TURN on TV news, look online, pick up a newspaper – and they all echo the government’s latest mantra about Britain’s “broken housing market”.

Rarely is the question asked: But who caused the problem? It is as if the collapsed housing market – a stain on a highly developed economy – has suddenly come out of the blue, a new phenomenon, without any history.

It is condemned as an injury to the nation but no one asks: Who was the assailant? The fact is all governments from Mrs Thatcher’s administration in the early 1980s onwards are guilty of the crime.

While house-building was given priority in the 1950s, 60s and 70s, it went missing in Tony Blair’s government as well as in the 2010 Coalition and David Cameron’s. Though Mrs May is making a hot topic of it now it didn’t appear to seriously concern her in her early months.

Labour fulminate against the Conservatives for allowing “home ownership to go in freefall” in the past eight years. But is Labour itself innocent? If ever there was an opportunity to emulate the massive building programme of the 1950s it was handed to Tony Blair and Gordon Brown – and wasted.

The key could have been turned by a gigantic municipal programme similar to that of the early post-war years but New Labour and the Conservatives share an aversion to the public sector.

Even when it comes to the rental market today Mrs May shuns the introduction of any form of rent control or really tight rules governing landlords.

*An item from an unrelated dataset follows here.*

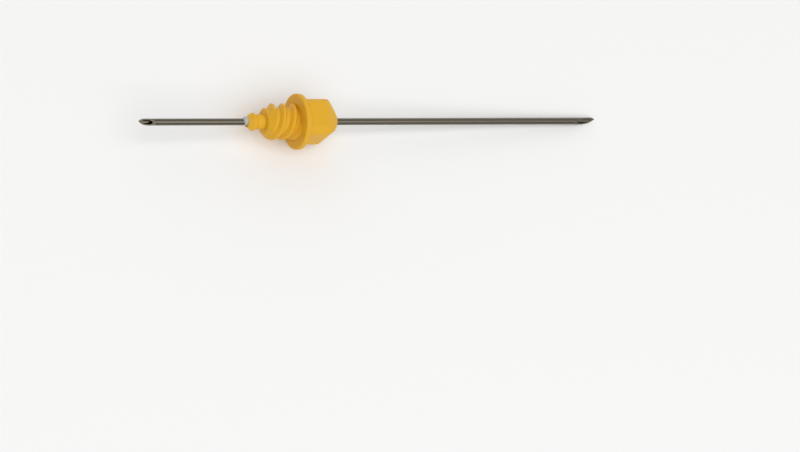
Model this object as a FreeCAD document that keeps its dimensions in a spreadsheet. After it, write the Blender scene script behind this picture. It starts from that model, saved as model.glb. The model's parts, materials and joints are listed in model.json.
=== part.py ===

The housing market is broken – but Mrs May shows no sign of being able to mend it.

Fair challenge over planning

The Purchese Street oasis in Somers Town where blocks of flats are set to be built

WHATEVER you think about the council’s regeneration schemes in Somers Town and in West Hampstead a question remains about process: Can a scheme where the council is the developer ever be properly challenged by the public?

Residents opposing a large housing and office block project of this kind must rightly feel aggrieved to see it waved through by their political masters.

Many will have left with the deflating afterthought that they had been fighting a losing battle and that the late-night dance that had played out before their eyes in the Town Hall was merely an illusion of scrutiny.

That is not necessarily to say there has been any foul play, or that one particular scheme or another has been unjustly considered.

But perhaps, in what could be thought of as a democratic void, the Greater London Authority might have a role to play by providing an indepen­dent committee to scrutinise developments put forward and approved by councils.